As Kim Sok-joo walked away, he realised something painful and true:
He had not escaped being bullied.
He had just grown older.
But this time... someone had finally noticed.
After everything that had happened that day, Kim Sok-joo walked home as if he were drifting through water.
The city was loud - cars passing, people talking, lights blinking - but none of it felt real to him. His mind was still trapped in the studio: the cold looks, the whispers, the way he had been made to feel small all over again. It felt like he had gone back in time to being that bullied boy in school who no one wanted.
He didn't notice where he was going.
His feet kept moving, but his thoughts were somewhere else. He was replaying every word, every moment, wondering what he had done wrong, wondering why he always ended up in the same place - unwanted, misunderstood, alone.
That was when the street suddenly came too close.
A loud horn blared.
Bright headlights cut through the darkness.
Kim Sok-joo froze for half a second too long.
Then someone grabbed him.
A strong force pushed him hard out of the road. He felt his body spin, felt the ground rush up to meet him. His head hit the pavement, and everything went quiet as a car sped past where he had just been standing.

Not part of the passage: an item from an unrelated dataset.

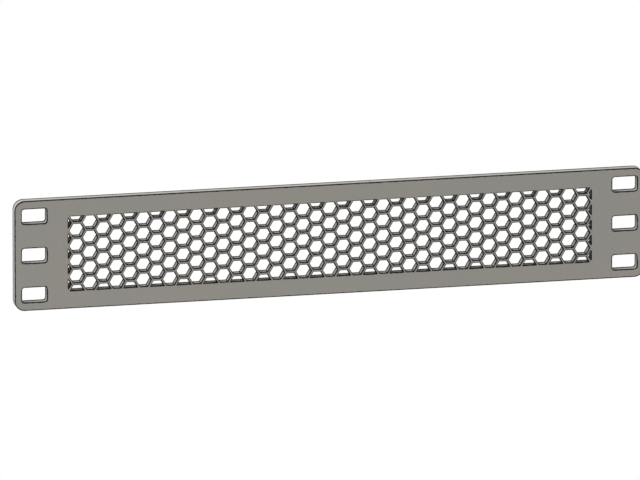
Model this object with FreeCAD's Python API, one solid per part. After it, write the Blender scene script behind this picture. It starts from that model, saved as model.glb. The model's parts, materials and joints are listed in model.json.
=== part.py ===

For a moment, there was nothing.
No sound.
No light.
No pain.
Just darkness.
When Kim Sok-joo finally opened his eyes, the world was different.
Everything was white and soft. The air smelled clean and sharp. There was a steady beeping somewhere nearby, slow and calm.
He was in a hospital bed.
His head throbbed. His body felt heavy, as if it didn't quite belong to him. He blinked a few times, trying to understand where he was.
Then he noticed someone sitting beside him.
It was a boy, about his age, with worried eyes and hands folded tightly in his lap. He looked exhausted, like he hadn't slept.
When Kim Sok-joo moved, the boy quickly looked up.
"You're awake," he said softly. "I was so worried."
Kim Sok-joo swallowed, his throat dry. "Where am I?"
"The hospital," the boy replied. "You... you almost got hit by a car. I pushed you out of the way."
Slowly, the memory came back - the headlights, the horn, the sudden shove.
"You... you saved me," Kim Sok-joo whispered.
The boy nodded. "My name is Junhoo. I saw you walking into the street, and I didn't think... I just moved."
Kim Sok-joo's chest tightened. His eyes filled with tears before he could stop them.
"Thank you," he said quietly. "I don't even know what to say. Thank you for saving me."
Junhoo gave a small, shy smile. "I'm just glad you're okay."
For a long moment, they sat there in silence, the beeping of the machines filling the space between them.
Kim Sok-joo looked at Junhoo and felt something strange and unfamiliar - a gentle warmth, a feeling that maybe, after all the pain and loneliness, the world had placed someone kind in his path.
And for the first time that day, he didn't feel completely alone.